======== Data extract

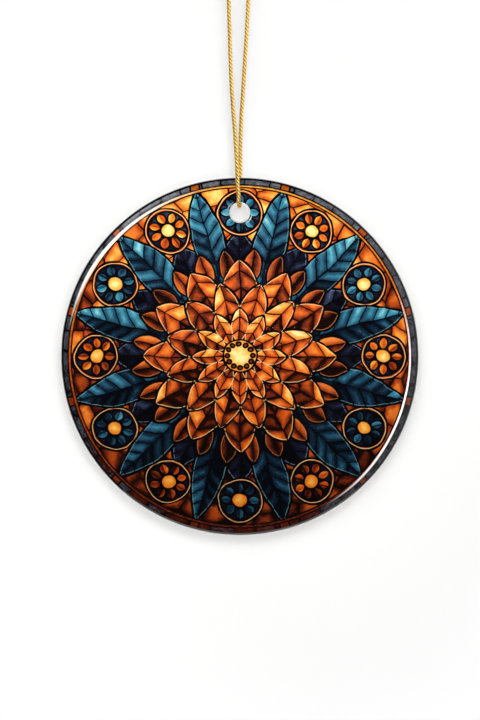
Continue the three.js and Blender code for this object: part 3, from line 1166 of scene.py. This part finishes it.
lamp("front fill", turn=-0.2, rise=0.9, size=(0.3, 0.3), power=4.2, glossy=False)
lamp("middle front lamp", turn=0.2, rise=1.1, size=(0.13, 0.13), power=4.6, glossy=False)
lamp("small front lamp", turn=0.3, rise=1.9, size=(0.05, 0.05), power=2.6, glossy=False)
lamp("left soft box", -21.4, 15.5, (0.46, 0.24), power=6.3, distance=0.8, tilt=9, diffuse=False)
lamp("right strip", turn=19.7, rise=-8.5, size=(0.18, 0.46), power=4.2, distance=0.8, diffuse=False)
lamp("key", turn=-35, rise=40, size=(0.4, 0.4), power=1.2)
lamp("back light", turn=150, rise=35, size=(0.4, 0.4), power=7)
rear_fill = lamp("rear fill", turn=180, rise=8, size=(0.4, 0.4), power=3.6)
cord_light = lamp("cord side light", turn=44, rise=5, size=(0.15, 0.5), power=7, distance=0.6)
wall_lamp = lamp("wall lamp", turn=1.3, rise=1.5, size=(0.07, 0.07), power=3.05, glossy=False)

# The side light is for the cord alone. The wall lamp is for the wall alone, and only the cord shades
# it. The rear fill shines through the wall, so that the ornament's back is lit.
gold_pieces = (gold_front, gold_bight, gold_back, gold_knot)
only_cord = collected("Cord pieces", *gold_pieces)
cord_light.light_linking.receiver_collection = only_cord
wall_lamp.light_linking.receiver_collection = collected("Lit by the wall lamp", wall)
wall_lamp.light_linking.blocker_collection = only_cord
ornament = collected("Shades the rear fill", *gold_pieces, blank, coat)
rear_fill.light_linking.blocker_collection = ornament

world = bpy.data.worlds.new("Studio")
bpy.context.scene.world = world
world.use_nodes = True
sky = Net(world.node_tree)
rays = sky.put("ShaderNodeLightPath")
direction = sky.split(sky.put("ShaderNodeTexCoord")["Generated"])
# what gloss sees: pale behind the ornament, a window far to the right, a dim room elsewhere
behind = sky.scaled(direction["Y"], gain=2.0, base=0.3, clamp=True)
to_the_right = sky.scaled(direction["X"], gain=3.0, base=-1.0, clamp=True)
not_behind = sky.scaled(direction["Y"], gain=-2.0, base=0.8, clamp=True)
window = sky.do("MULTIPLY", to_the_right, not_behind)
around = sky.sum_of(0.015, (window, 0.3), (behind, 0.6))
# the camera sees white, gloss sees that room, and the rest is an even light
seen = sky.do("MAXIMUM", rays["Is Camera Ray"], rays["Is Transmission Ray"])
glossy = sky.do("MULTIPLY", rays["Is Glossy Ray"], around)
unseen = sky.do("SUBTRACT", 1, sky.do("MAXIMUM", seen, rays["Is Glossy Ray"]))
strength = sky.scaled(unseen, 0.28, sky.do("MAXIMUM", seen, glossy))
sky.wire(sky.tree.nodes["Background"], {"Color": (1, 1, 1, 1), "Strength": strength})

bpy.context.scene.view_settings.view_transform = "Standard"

================

■ Stated goal
Extract the first line above and each line after it up to and including the one with "0.07), power=3.05, glossy=False)", please, exactly and with nothing else.

■ Exercise response
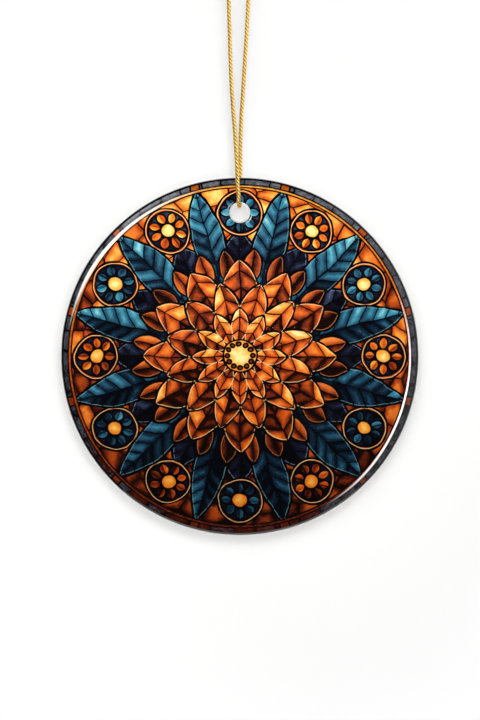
Continue the three.js and Blender code for this object: part 3, from line 1166 of scene.py. This part finishes it.
lamp("front fill", turn=-0.2, rise=0.9, size=(0.3, 0.3), power=4.2, glossy=False)
lamp("middle front lamp", turn=0.2, rise=1.1, size=(0.13, 0.13), power=4.6, glossy=False)
lamp("small front lamp", turn=0.3, rise=1.9, size=(0.05, 0.05), power=2.6, glossy=False)
lamp("left soft box", -21.4, 15.5, (0.46, 0.24), power=6.3, distance=0.8, tilt=9, diffuse=False)
lamp("right strip", turn=19.7, rise=-8.5, size=(0.18, 0.46), power=4.2, distance=0.8, diffuse=False)
lamp("key", turn=-35, rise=40, size=(0.4, 0.4), power=1.2)
lamp("back light", turn=150, rise=35, size=(0.4, 0.4), power=7)
rear_fill = lamp("rear fill", turn=180, rise=8, size=(0.4, 0.4), power=3.6)
cord_light = lamp("cord side light", turn=44, rise=5, size=(0.15, 0.5), power=7, distance=0.6)
wall_lamp = lamp("wall lamp", turn=1.3, rise=1.5, size=(0.07, 0.07), power=3.05, glossy=False)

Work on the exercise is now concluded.